Es un olor a cigarro y su voz diciendo sus palabras recurrentes –todos las tenemos como una necesidad de aferrarnos, de vestir nuestra identidad con esas pocas palabras que repetimos día a día–. A veces es la sensación de su chamarra de piel en mi mejilla cuando lo abrazaba. Lo abrazaba mucho. Y mi mano pequeñita perdiéndose en la suya antes de dormir.
Bailábamos mucho, no sé si todos los días, pero mucho. Y la música no viene. Sé qué canciones le gustaban por historias de otros, por sus recuerdos prestados. Tampoco viene su risa. Aunque sí su voz –de nuevo– diciendo mi nombre en un apelativo que sólo él usaba, que él me dio.
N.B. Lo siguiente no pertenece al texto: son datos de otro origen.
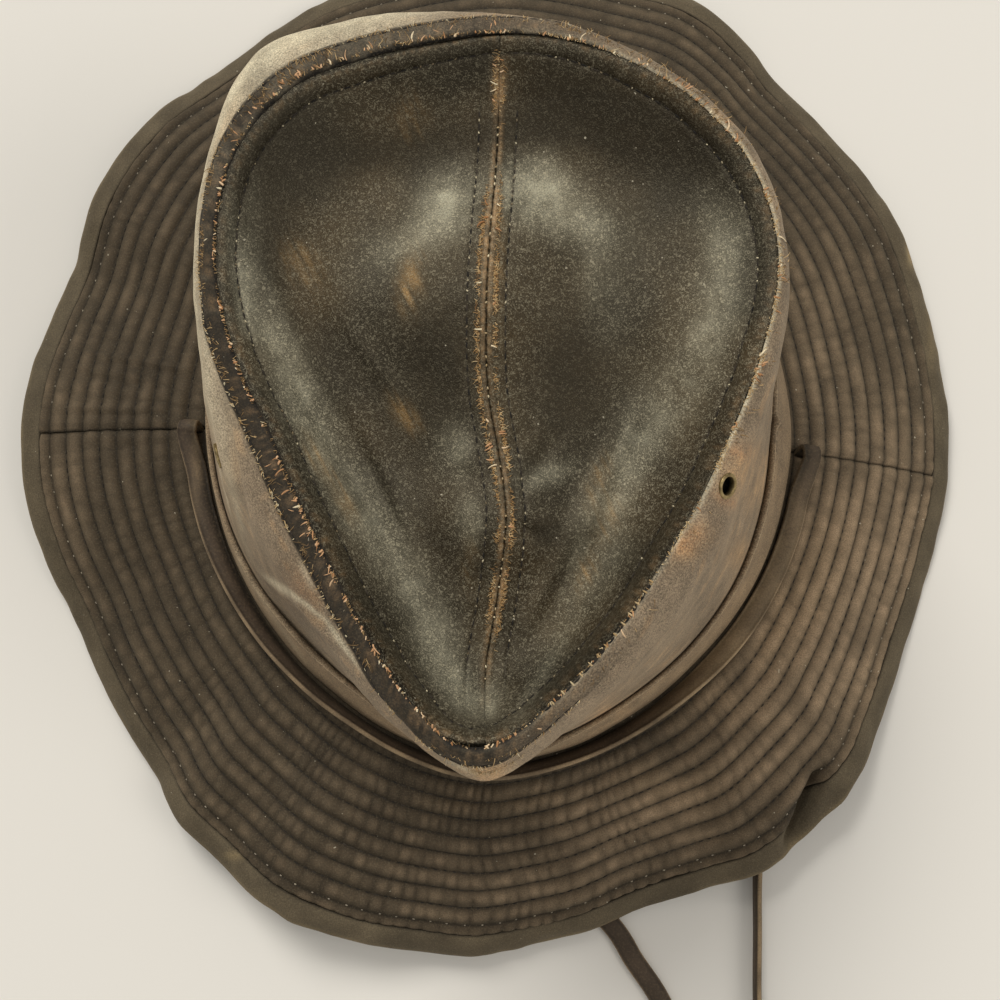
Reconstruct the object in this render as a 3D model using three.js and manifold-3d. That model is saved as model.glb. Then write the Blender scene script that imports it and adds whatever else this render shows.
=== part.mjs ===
// A bush hat of waxed cotton, lying by itself on its drooping, quilted brim.
// Millimetres, +Z up, the hat's front toward -Y. The cloth is worked out round the middle
// of the head opening, level with the crown's foot. The hat is then leaned and lowered
// until its edge rests on the floor at Z = 0, and centred on its own outline.
import * as THREE from 'three';
import { mergeVertices } from 'three/addons/utils/BufferGeometryUtils.js';
import Module from 'manifold-3d';

// Crown: the half sizes are taken on the outside of the cloth.
const footHalfWidth = 88;
const footHalfLength = 102;
const shoulderHalfWidth = 74;
const shoulderHalfLength = 96;
const tipHalfWidth = 70;
const tipHalfLength = 90;
const crownHeight = 105;
const shoulderDrop = 13;
const crownCloth = 1.6;
const tipDip = 27;
const frontPinchShift = -3;
const seamSwing = 3.4;
const cornerInward = 0.22;
const cornerBelowRim = 1.2;

// Hat band, brim and edge binding.
const bandHeight = 22;
const bandCloth = 1.3;
const bandAboveFoot = 1.2;
const brimWidth = 70;
const brimCloth = 2.4;
const bindingWidth = 8;
const bindingThickness = 3;
const brimStartSlope = 0.55;
const contactStrip = 2.2;
const flattened = 1.2;

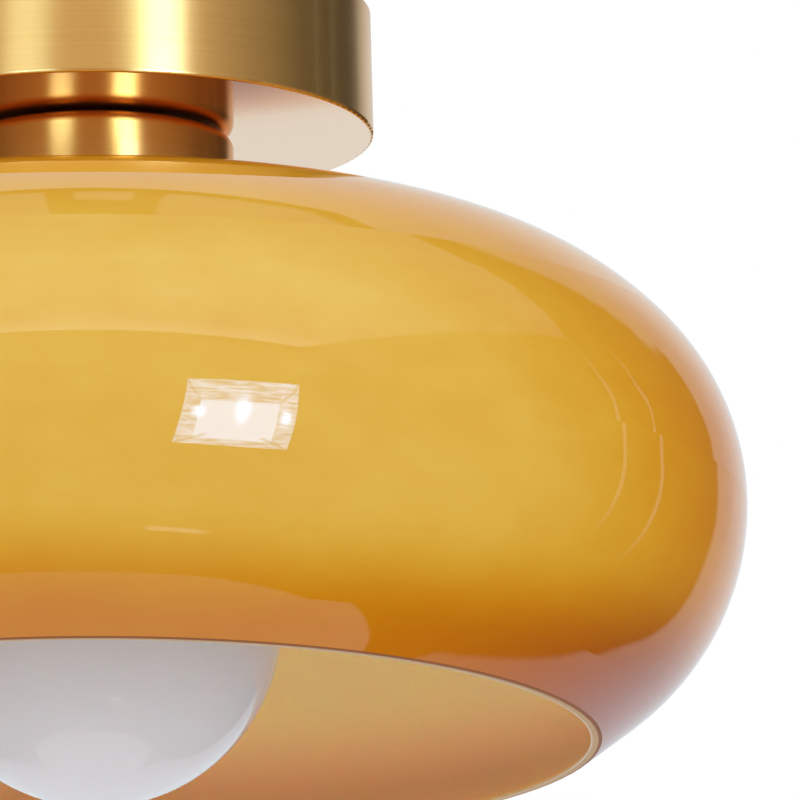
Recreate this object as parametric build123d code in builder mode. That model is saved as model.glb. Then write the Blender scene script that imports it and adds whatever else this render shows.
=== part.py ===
from build123d import *
from math import cos, radians, sin, sqrt
import os

# A flush mount ceiling light: a brass canopy, a short brass collar and an open amber glass shade
# round a globe bulb. Millimetres, with the ceiling as the plane Z = 0 and the light below it.

# Canopy
canopy_diameter = 120
canopy_height = 27
canopy_wall = 1
canopy_draft = 0.6
canopy_edge_radius = 0.7

# Collar between the canopy and the shade
collar_diameter = 59.6
collar_height = 16.9
collar_wall = 1.2
collar_edge_radius = 2.5

# Glass shade, from the flat seat under the collar down to the open mouth
shade_diameter = 280
mouth_diameter = 216
glass_thickness = 2.4
seat_diameter = 64
shade_hole_diameter = 42
shoulder_radius = 73.8
side_radius = 52.2
belly_radius = 54.2
crown_turn = 13
shoulder_turn = 34.2
belly_turn = 52.9
mouth_rim_width = 2.3
mouth_edge_break = 0.4

# Fixings on the centre line
nipple_diameter = 9.9
nipple_bore = 7
nipple_above_nut = 2.2
nipple_below_cap = 1
hole_clearance = 0.15
slide_clearance = 0.1
nut_across_flats = 14
nut_height = 3
lock_washer_diameter = 18
lock_washer_thickness = 0.8
spacer_diameter = 28
spacer_thickness = 0.6

# Mounting bracket
bracket_gap = 1.9
bracket_width = 16
bracket_centre_diameter = 38
bracket_thickness = 2
bracket_bend_radius = 1
bracket_tab_drop = 18
slot_spacing = 76
slot_length = 14
slot_width = 5.2
cable_hole_diameter = 13

# Screws through the side of the canopy
side_screw_diameter = 4
side_screw_drop = 12
side_screw_length = 10
side_screw_head_diameter = 9
side_screw_head_length = 5
side_screw_play = 0.2
screw_seat_gap = 0.1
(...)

Veo gatos de colores en la pared y las florecitas del tapiz. Había flores también en las sábanas, eran cafés sobre un fondo blanco. Alguna vez rayé esas paredes y mis dibujos quedaron como testigos de mi altura, bajo la mesa decorativa.
El último día lo vi hecho bolita bajo las cobijas, quieto. No sacó la cabeza ni una sola vez y yo me replegué contra la pared. Me alejé y no quise ir a su lado. No sabía que sería la última vez. Con diez añitos encima, qué podía saber.